Le 7 mars, à l’issue de débats parallèles, la Chambre des représentants a adopté la proposition de loi n° 4727, qui prévoit le rétablissement de la peine capitale pour certaines infractions relatives aux stupéfiants. Ce texte, synthèse de plusieurs mesures adoptées le 29 novembre 2016 par la Sous-Commission de réforme judiciaire de la Commission Justice de la Chambre des représentants, a été adopté par 217 voix pour, 54 voix contre et une abstention. Dans le cas où le Sénat adopterait une mesure similaire, les deux propositions de loi devraient être conciliées avant que le Président ne promulgue le rétablissement de la peine de mort.

Les délibérations à la Chambre des représentants sur la proposition de loi visant à réintroduire la peine de mort ont été entachées d’irrégularités de procédure. Les débats ont été suspendus précipitamment, au cours de la semaine précédant le vote, par le chef de la majorité et le président de la Chambre, qui ont également fait pression pour que les votes en deuxième et troisième lectures aient lieu en moins d’une semaine. À la suite du vote final du 7 mars 2017, les dirigeants de la coalition majoritaire ont indiqué que 11 de leurs représentants, qui avaient voté contre la proposition de loi (notamment l’un des vice-présidents de la Chambre, l’ancienne présidente des Philippines Gloria Macapagal-Arroyo), seraient démis de leurs fonctions au sein du Congrès en mai 2017.

En vertu des dispositions législatives proposées, le Code pénal serait modifié de façon à prévoir l’application de la peine capitale dans certaines circonstances, notamment dans les affaires de meurtre, de trahison, de corruption, de viol, d’enlèvement, de vol, d’incendie volontaire, d’infractions à la législation sur les stupéfiants et de conspiration en vue de commettre des actes de « terrorisme ». De plus, ce châtiment deviendrait obligatoire pour certaines de ces infractions dans certains cas, et serait appliqué par injection létale entre 12 et 18 mois après confirmation par la Cour suprême.

Amnesty International est opposée à la peine de mort en toutes circonstances, sans exception, car il s’agit d’une violation du droit à la vie, qui est consacré par la Déclaration universelle des droits de l’homme, et du châtiment le plus cruel, inhumain et dégradant qui soit. C’est une peine irréversible, prononcée et appliquée par des systèmes judiciaires qui ne sont pas à l’abri de la discrimination ni des erreurs. L’organisation déplore les propos tenus par les autorités philippines, qui, pour justifier le rétablissement de la peine capitale, affirment que ce châtiment permet de lutter contre la criminalité et de rendre justice aux victimes. Or, aucun élément convaincant ne prouve que la peine de mort ait un effet dissuasif.

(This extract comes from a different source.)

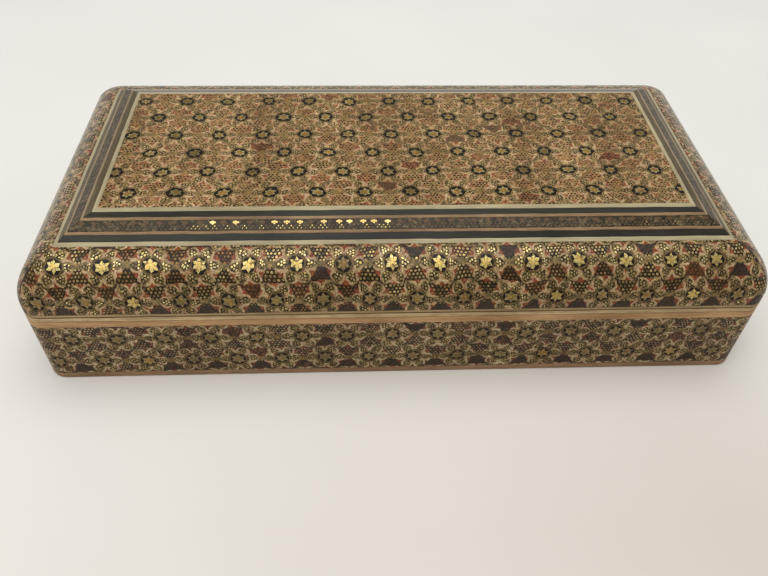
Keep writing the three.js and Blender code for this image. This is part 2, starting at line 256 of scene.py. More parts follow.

Les statistiques de pays abolitionnistes montrent que les infractions précédemment passibles de ce châtiment n’augmentent pas quand il n’est plus appliqué, tandis que des éléments font apparaître que les approches punitives n’ont guère d’influence sur la consommation de stupéfiants.
Depuis qu’elles ont aboli la peine de mort en 2006, les Philippines ont joué un rôle essentiel dans la protection du droit à la vie à l’échelon international, notamment en promouvant l’abolition de ce châtiment. Elles ont soutenu et coparrainé cinq résolutions de l’Assemblée générale des Nations unies appelant à un moratoire sur le recours à la peine capitale qui ont été adoptées depuis 2007. Ces résolutions appellent instamment les États qui ont aboli la peine de mort à ne pas la rétablir.

D’après les derniers chiffres rendus publics, attribués au ministère des Affaires étrangères, au mois d’avril 2015, le nombre de Philippins condamnés à mort pour diverses infractions dans d’autres pays s’élevait au moins à 88. Le ministère a apporté une assistance à ces prisonniers afin que leurs droits soient respectés. Les représentants des Philippines ont notamment exercé des pressions politiques en vue d’obtenir la commutation des condamnations à mort prononcées contre leurs ressortissants. Outre les préoccupations déjà évoquées, Amnesty International craint que le rétablissement de la peine capitale ne diminue significativement la capacité des autorités philippines à protéger les droits de leurs citoyens, en particulier le droit à un procès équitable, quand ceux-ci sont concernés par ce châtiment dans d’autres pays.

À ce jour, 141 pays – plus des deux tiers des pays du monde – ont aboli la peine de mort en droit ou en pratique. Sur les 193 États membres des Nations unies, 172 (89 %) n’ont procédé à aucune exécution en 2016. Dans la région Asie-Pacifique, 19 États ont aboli la peine capitale pour tous les crimes, les derniers en date étant Fidji en 2015 et Nauru en 2016, et huit autres sont abolitionnistes dans la pratique.